In computer science, an array is a sequence of data accessible by an index: looking up U.S. population by year, for instance. Most arrays are comparatively short and typically each record contains an entry. Sparse arrays, on the other hand, are comparatively very long and most records are empty: a list of U.S. citizens by Social Security Number, for instance. (As a result, sparse arrays are implemented differently from conventional arrays.)

Similarly, a sparse survey is one where most questions are not directly asked to an individual respondent. To keep the survey short, from the respondent’s perspective, respondents are skipped over most of the questions through different techniques:

  • Verbatim cascades – Open-ended or verbatim questions provide great color commentary about the topics being researched. But respondents quickly tire of answering verbatims, and verbatim quality (length and relevance of response) degrade with each subsequent verbatim question. One way to handle this is to only ask a respondent the one verbatim most appropriate to them, selected from a bank of 3 to 10 questions.
  • Iceberg matrices – We often set up matrix questions with 20 to 40 rows, but then program the matrix to only show the most relevant rows to the respondent. We sometimes prioritize and cap the number of rows shown in some fashion. (We call these “iceberg matrices” because most of the matrix is never seen by a respondent; it’s below the water line, as it were.)
  • Slices – Chadwick Martin Bailey has presented a series of case studies, including one where a survey has been divided into different slices. Full results are developed using imputation. “For this particular experiment [taking a purchase journey study], ‘contiguous’ slices flowed better for the respondent,” according to Chris Neal, one of the study leads. “But contiguous slices can be much more challenging than ‘random’ slices for certain modeling tools if you want to impute missing data with confidence. Think through your upfront master design very carefully.”

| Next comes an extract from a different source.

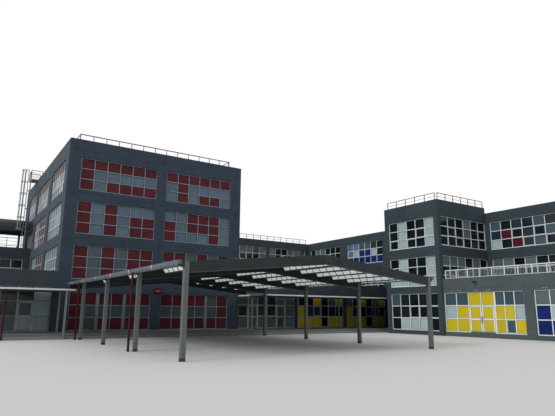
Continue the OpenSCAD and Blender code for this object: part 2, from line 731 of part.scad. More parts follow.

Another way to hide the true length of the survey is to hide questions and populate them from past surveys or from databases. Why ask demographics if you already have those on file? No respondent ever sees hidden questions, yet they are analyzed just like conventional survey questions. This is becoming increasingly popular. ResearchNow can append information about registered voters or household credit information. Lightspeed GMI has one panel where panelists have opted in to provide access to their credit card data, which is appended to each survey response. Lightspeed GMI also has a separate panel where people have provided their Facebook profile; you can append to your survey what brands from a competitive set that respondents have “liked” on Facebook. For one customer satisfaction survey, we appended 15 fields representing categories of purchases made using a retail loyalty card—integrating actual behavioral data into the survey. For our own survey of our customers, we append data about the attributes of the project we just completed on behalf of that customer.

As these examples show, long surveys are already evolving into sparse surveys. Of course, there are many barriers to adoption:

  • Many survey tools today do not support the types of skip patterns necessary from sparse surveys. Costly custom scripting is needed. Two recent examples from our work—
    • In one survey we had two sets of “verbatim cascades.” Respondents who had selected from a set of choices were asked one follow-up verbatim about the item we cared about the most. Once we had 50 responses to that verbatim, we hid it so that lower priority verbatim questions could collect results. Since the user interface didn’t have an operator for “count of responses so far,” this required custom scripting.
    • In another questionnaire, discussing over 20 competitors, we asked respondents a series of follow-up questions for each of the 4 competitors for which we had so far collected the fewest responses. This required a fairly elaborate prioritized list and added about $4,000 to the price of the project.
  • More respondents are required to answer a sparse survey than its equivalent long survey—
    • This is cost prohibitive. For instance, I was recently asked by a client to double the length of a B2B survey from 20 questions to 40 questions. The panel company offered me the same rate for the longer survey, so fortunately there was no added cost. Hypothetically reversing the process, going from a 40- to a 20-question survey would have required doubling the sample and doubling the cost.
    • Small available sample and declining response rates mean there are no additional respondents to select from. The survey ends up being long because this is the one opportunity to get responses from this audience.
  • Broad crosstabs aren’t possible. You can’t crosstabulate every question against every other question, since many respondents will not have answered both, and may not have answered either. Crossstabs in such work are based on the questions everyone sees – questions that specify the brands, products or attributes that matter to them, and demographic and firmographic questions.

Sparse surveys do not make sense as a replacement for every long survey. But surveys with long lists of brands, products, or attributes are often a good fit for this technique. Expect to see more of them, even as respondents see less of such surveys.